I have made the choice to dress the way I do knowingly and freely. I love wearing long, swirly skirts!

I have, in fact, worn pants before. (about 5 times… :P ) And I really don’t like them. They are harder to move in, and not near as fun. (Seriously, try beating walking down stairs in a long flowing skirt. Or spinning in a full, twirly skirt. Ain't happening.) I don't think pants are evil, or that they are always immodest. I just like skirts. And yes, I know full well that skirts can be just as bad, or worse than pants. :)

So, I dress the way I do for a few reasons:

One, I just like dressing like this!

Two, I feel that this is, as Jay has kindly shown here, a blessing to my brothers in Christ.

Three, I feel that it is a good way to immediately be recognized as a woman–and one that rejoices in her femininity!

Four, I know that my parents, especially my Papa, appreciate me dressing like this. (At this point some folks will pounce and say, "Aha!! Your parents make you dress like that!!! You poor, dear, oppressed girl!!" Um, no. Actually, not. My parents put me in cute little dresses when I was young, yes. [I am glad of that; I especially hate seeing little girls in immodest, teenager clothes. Bleah.] But, as I got older, they never made any rules about dress. They never said we couldn't wear pants or that we must wear dresses. They encouraged us in our pursuit of modesty, yes. They let us know when our clothes weren't so modest. But they definitely, assuredly, do not force us to dress like this.)

Five, and most importantly, I feel that it is a testimony to my God. It shows right away that I am set apart from the world, that there is something different about me.

Yes, yes, I know. There are girls who dress like I do because they have to. They are not joyful, nor do they really glorify God in their forced sort of modesty. They are still wanting attention for themselves–only in the opposite sort of way– “Look at me, I’m so godly and modest and sober”

That is not the point, people!! This is supposed to be an outward reflection of an inner attitude.

My sister Hannah and I have been thinking about this a lot. We like to think of it in three “layers”:

1. Your clothes, hair, countenance, etc. What people see instantly.

2. Your actions, words, etc. What people see after being around you for a little while.

3. Your character/heart. Who you really are. What people see after really getting to know you. (and your family, haha.)

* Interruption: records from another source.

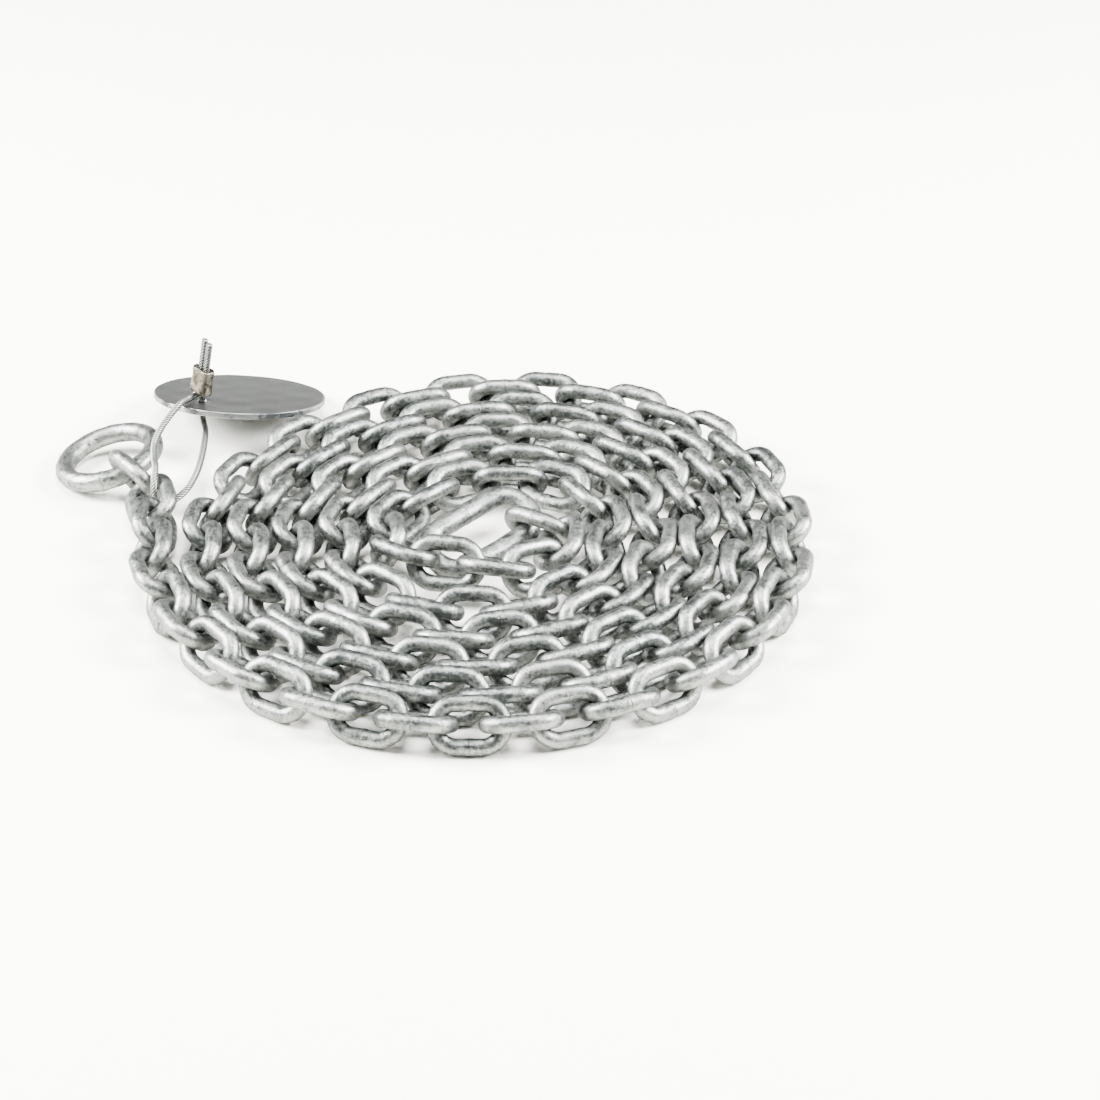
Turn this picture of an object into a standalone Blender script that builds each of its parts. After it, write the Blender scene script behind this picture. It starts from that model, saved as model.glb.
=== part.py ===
"""Coil of galvanised short-link chain with its end ring, oblong end link and disc tag.

Metres, +Z up. The chain lies flat on the floor as a spiral, one layer high, and winds inwards
counterclockwise from above. The outer end carries a round ring, and a wire-rope lanyard with a
crimped ferrule and a disc tag is threaded through the second link. The inner end carries a
longer oblong link. Neighbouring links stand at right angles, each about 45 degrees to the floor.
"""

import math

import bmesh
import bpy
import numpy as np
from mathutils import Matrix, Vector

MM = 0.001

# Short link, 8 mm nominal
ROD = 8.0 * MM
LINK_LENGTH = 39.6 * MM
LINK_WIDTH = 28.0 * MM
LINKS = 150
LINKS_PER_RUN = 3

# How far a link's end rod reaches past the joint point: it sinks into its neighbour inside a
# run, where the links are one solid, and keeps clear of it between two runs
REACH_JOINED = 3.8 * MM
REACH_FREE = 4.28 * MM
EASY_BEND = 15.0
REACH_PER_DEGREE = 0.03 * MM

# Spiral of the chain's axis, with radii measured from its own middle
SPIRAL_MIDDLE = (-32.75 * MM, -10.75 * MM)
OUTER_RADIUS = 161.75 * MM
TURN_STEP = 22.34 * MM
# The coil isn't quite round: it is flatter at the back left and fuller at the back right
FLATTER_BY = 6.0 * MM
FLATTER_AT = 135.0
FULLER_BY = 4.5 * MM
FULLER_AT = 45.0
UNEVEN_REACH = 60.0
SPIRAL_START = 197.0
SPIRAL_END = 1983.0
PATH_SPACING = 12.0 * MM

# Hand-chosen points of the axis at both ends of the spiral, outer end first, with how far they
# stand above the rest of the chain: near the inner end it climbs over the oblong link
TAIL_ROUTE = [
    (-219.3 * MM, 57.3 * MM, 0.0),
    (-211.2 * MM, 46.0 * MM, 0.0),
    (-203.6 * MM, 35.2 * MM, 0.0),
    (-199.3 * MM, 22.7 * MM, 0.0),
    (-198.4 * MM, 8.5 * MM, 0.0),
    (-197.2 * MM, -8.0 * MM, 0.0),
    (-195.8 * MM, -24.0 * MM, 0.0),
    (-192.6 * MM, -40.0 * MM, 0.0),
]
INNER_ROUTE = [
    (-77.2 * MM, -28.7 * MM, 4.9 * MM),
    (-58.4 * MM, -44.0 * MM, 8.0 * MM),
    (-36.4 * MM, -46.9 * MM, 7.8 * MM),
    (-18.2 * MM, -45.2 * MM, 4.1 * MM),
    (-3.6 * MM, -41.1 * MM, 0.6 * MM),
    (4.7 * MM, -27.9 * MM, 0.0),
    (7.9 * MM, -13.7 * MM, 0.7 * MM),
    (0.7 * MM, -1.0 * MM, 0.1 * MM),
    (-11.4 * MM, 5.0 * MM, 0.0),
    (-25.6 * MM, 6.4 * MM, 0.1 * MM),
]

# Roll of the links about the axis. A link whose inner edge is up stands at 45 degrees plus the
# lean, its neighbour, whose outer edge is up, at 45 degrees less the lean.
LEAN = 11.0
LEAN_PER_DEGREE = 0.12
TAIL_LEANS = [-21.0, -14.0, -4.0, 6.0]
LIFT_PER_DEGREE = 0.075 * MM

# Round end ring, raised on one side by the link that it hangs in. Both bearings are seen from
# the ring's middle.
RING_OUTSIDE = 58.0 * MM
RING_ROD = 10.0 * MM
RING_RAISED_AT = 0.0
RING_HOOKED_AT = -57.0
HOOK_GAP = 0.75 * MM

# Oblong end link, hooked through the last short link. Its length runs down along the heading
# and its left side is raised.
OBLONG_LENGTH = 69.2 * MM
OBLONG_WIDTH = 37.4 * MM
OBLONG_ROD = 10.4 * MM
OBLONG_MIDDLE = (-34.4 * MM, -4.7 * MM, 13.2 * MM)
OBLONG_HEADING = 220.2
OBLONG_TILT = 20.4
OBLONG_SLOPE = 8.0

# Disc tag, whose back edge rests on the floor while the lanyard holds up its front
TAG_DIAMETER = 91.0 * MM
TAG_THICKNESS = 3.0 * MM
TAG_HOLE = 5.8 * MM
TAG_MIDDLE = (-165.8 * MM, 129.5 * MM, 14.8 * MM)
TAG_NORMAL = (0.06, 0.286, 0.956)
TAG_HOLE_OFFSET = (-18.0 * MM, -19.2 * MM)
TAG_HOLE_LEAD = 2.0 * MM

# Wire-rope lanyard and its ferrule
WIRE = 3.6 * MM
WIRE_SPACING = 4.0 * MM
FERRULE_MIDDLE = (-182.6 * MM, 110.3 * MM, 35.6 * MM)
FERRULE_AXIS = (0.17, 0.05, 0.98)
FERRULE_ACROSS = (0.68, -0.73, 0.0)
FERRULE_LENGTH = 14.0 * MM
FERRULE_WIDTH = 12.6 * MM
FERRULE_THICKNESS = 8.4 * MM
CRIMP = 0.9
BORE_PLAY = 1.5 * MM
STRAIGHT_LEAD = 1.2 * MM
TAIL_LENGTHS = (16.0 * MM, 15.0 * MM)
LEFT_LEG = [
    (-187.5 * MM, 109.4 * MM, 26.5 * MM),
    (-190.0 * MM, 102.4 * MM, 28.4 * MM),
    (-192.4 * MM, 92.8 * MM, 31.4 * MM),
    (-197.0 * MM, 82.5 * MM, 30.0 * MM),
    (-201.0 * MM, 73.6 * MM, 27.2 * MM),
    (-203.0 * MM, 61.7 * MM, 25.2 * MM),
    (-201.8 * MM, 49.0 * MM, 24.2 * MM),
    (-200.2 * MM, 39.5 * MM, 24.0 * MM),
    (-200.3 * MM, 31.2 * MM, 21.4 * MM),
    (-200.2 * MM, 27.2 * MM, 13.4 * MM),
    (-198.2 * MM, 27.0 * MM, 10.8 * MM),
    (-194.0 * MM, 28.0 * MM, 10.2 * MM),
]
RIGHT_LEG = [
    (-188.6 * MM, 30.4 * MM, 12.2 * MM),
    (-184.0 * MM, 36.0 * MM, 14.4 * MM),
    (-181.0 * MM, 47.0 * MM, 15.6 * MM),
    (-179.8 * MM, 60.0 * MM, 16.0 * MM),
    (-179.6 * MM, 75.0 * MM, 15.8 * MM),
    (-180.4 * MM, 90.0 * MM, 15.4 * MM),
    (-182.6 * MM, 102.4 * MM, 15.6 * MM),
]

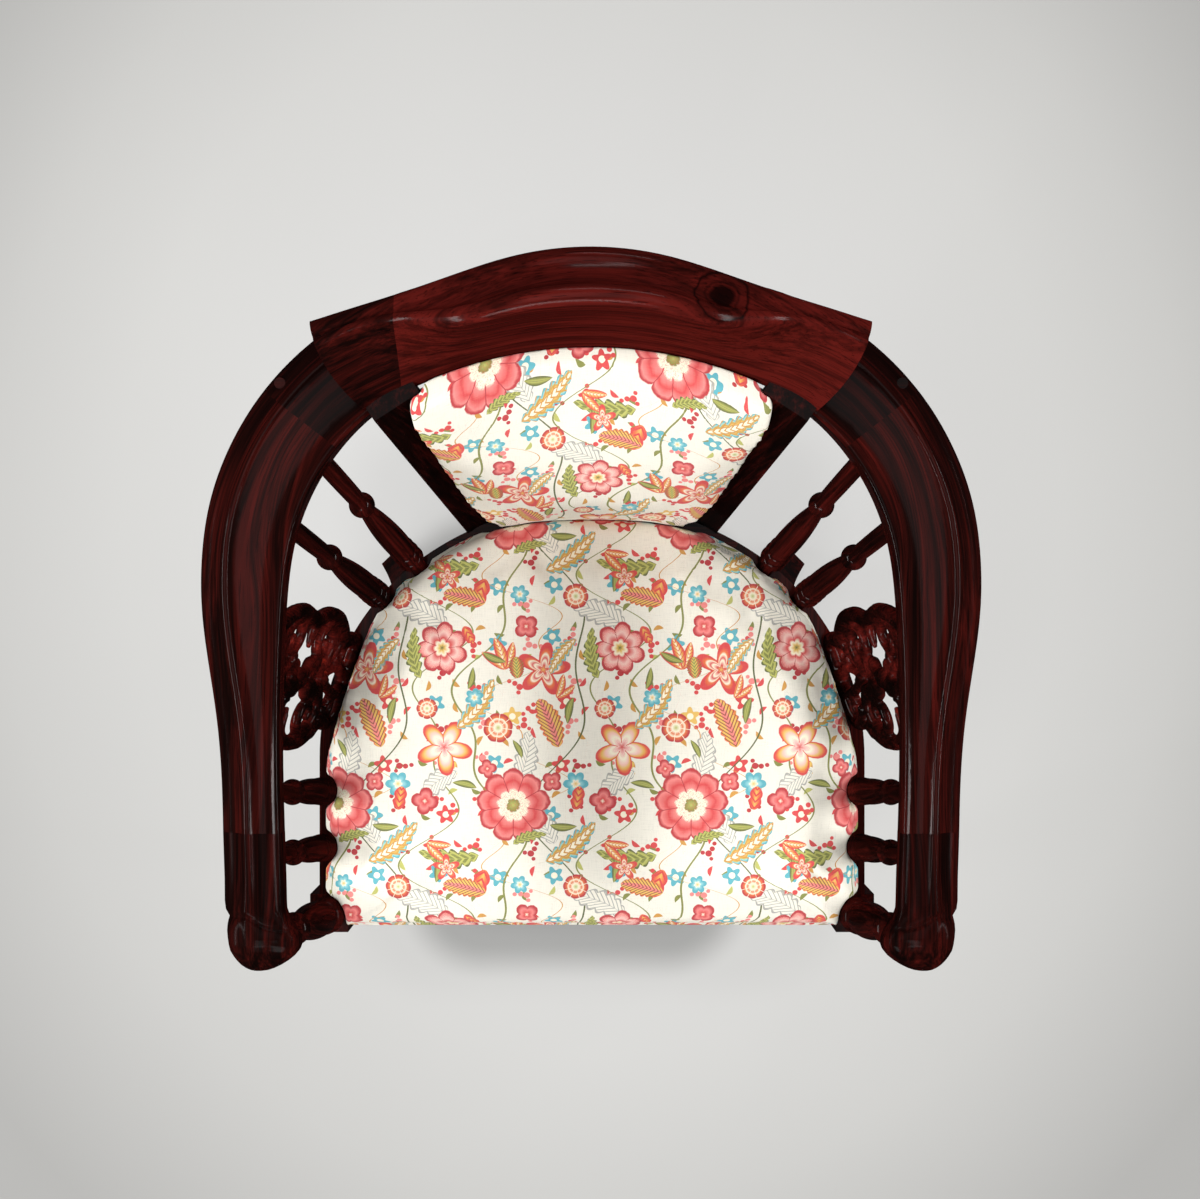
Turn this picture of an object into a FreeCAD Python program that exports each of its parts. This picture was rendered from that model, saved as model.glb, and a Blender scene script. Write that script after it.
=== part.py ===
import FreeCAD, Part
import math
import os

# Tub armchair with a moulded horseshoe arm bow, a raised crest, an upholstered seat and back pad.
# Millimetres, +Z up, the chair faces -Y. Left and right are as seen from the front: left is -X.
# The origin is on the floor under the middle of the outline.

V = FreeCAD.Vector
os.makedirs("parts", exist_ok=True)

# Whole chair
bow_half_width = 333.0
chair_half_depth = 300.0
arm_underside_z = 656.0
seat_rail_top_z = 425.0
fit_clearance = 0.2
cut_overrun = 5.0

# Arm bow: plan
bow_arc_centre_shares = (-0.234, 0.129)
bow_arc_reach_shares = (0.766, 0.85)
bow_back_outer_share = 0.98
bow_width = 81.5
bow_front_outer_shares = [0.944, 0.942, 0.946, 0.960, 0.990]
bow_front_y_shares = [-0.817, -0.657, -0.490, -0.283, -0.057]
bow_front_width_shares = [0.672, 0.635, 0.632, 0.683, 0.827]
bow_arc_angles = [180.0, 168.0, 156.0, 144.0, 132.0, 120.0, 112.0]
bow_arc_width_shares = [0.918, 0.960, 0.987, 1.0, 1.0, 0.987, 0.955]
bow_back_width_share = 0.767
front_scarf_share = -0.603
front_scarf_y = front_scarf_share * chair_half_depth
rear_scarf_angle = 142.2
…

They are ALL extremely important. And, say your outward appearance is saying that you are pure and a good Christian girl– but after being around you for a little while, we learn, by your actions, tones, words, etc. that you are, in fact, a flirty and self-centered girl. The first message (one of purity and goodness) was a miscommunication. Your actions negated the message your clothes were saying.

Now, obviously, the opposite is also true. One could be dressed in a more “worldly” manner, and then, by her actions and attitude, prove that she actually had a gentle spirit.

There is a problem here, though. Not everyone is going to have the time to get to really know you. Yes, yes. You’re a splendid Christian girl. Under all the worldly layers.

But when you’re walking around, what are you saying? What is the main message of your dress? Are you pointing to Christ, to purity– or are you pointing to yourself? Or more specifically… your body? And is it “just fashion” (And therefore okay, somehow… :P ) when you wear something that you know will cause your brothers to stumble?? (In case you hadn’t noticed, this mindset greatly upsets me. I have brothers!!!) Please don’t play dumb. You know what I mean.

Anyway. All three “layers” need to match. Now, I’ve heard so many times, “Well, you know, God looks at the heart. So that’s what’s most important.” Yes of course!!

But. They somehow miss the first part: Man looks at the outward appearance! People are still reading your message. You are still saying something– Whether your heart is right or not. Make sure that what you are saying is what you intend to say! Don’t be one of those people that just say, “Oh, well, it’s just fashion. I just want to look cute.”

Ahem. That is not the message the guys get when they see tight and low cut clothes!

Please seriously and honestly consider this important point: clothes are a part of language. And then think about what message you want to be getting across, and figure out how best to say it.:)

Saturday, October 2, 2010

Lists.

I really like them. Lists, that is. I have all kinds of lists. I have lists of things I like to do, and lists of books, and lists of things I want to teach future children, and lists of things to do, and lists of words I like, and lists of things in my hope chest and lists of... tons of other things.

Even a list of things I'm looking for... in a husband.

Which is a very accepted and encouraged practice in many of the books I've read... And, I thought, a good idea.

I also kind of had a vague idea that I also ought to make a list of the sort of wife a husband like that would be looking for... but never really got around to it. Didn't give it that much thought... My husband list, on the other hand, is all typed out, and even has a few versions.

Why on earth am I telling you this?? Well, because I watched this video. (That means, please go watch it yourself, otherwise you'll think I'm just babbling or something. :D)

After watching that, my focus has changed somewhat. :) I still think it's a good idea to have a list of things that you're looking for, but instead of focusing on the kind of husband (or wife) we would like to have, we really ought to focus on what kind of a wife (or husband) they'd like to have, and work on becoming that person.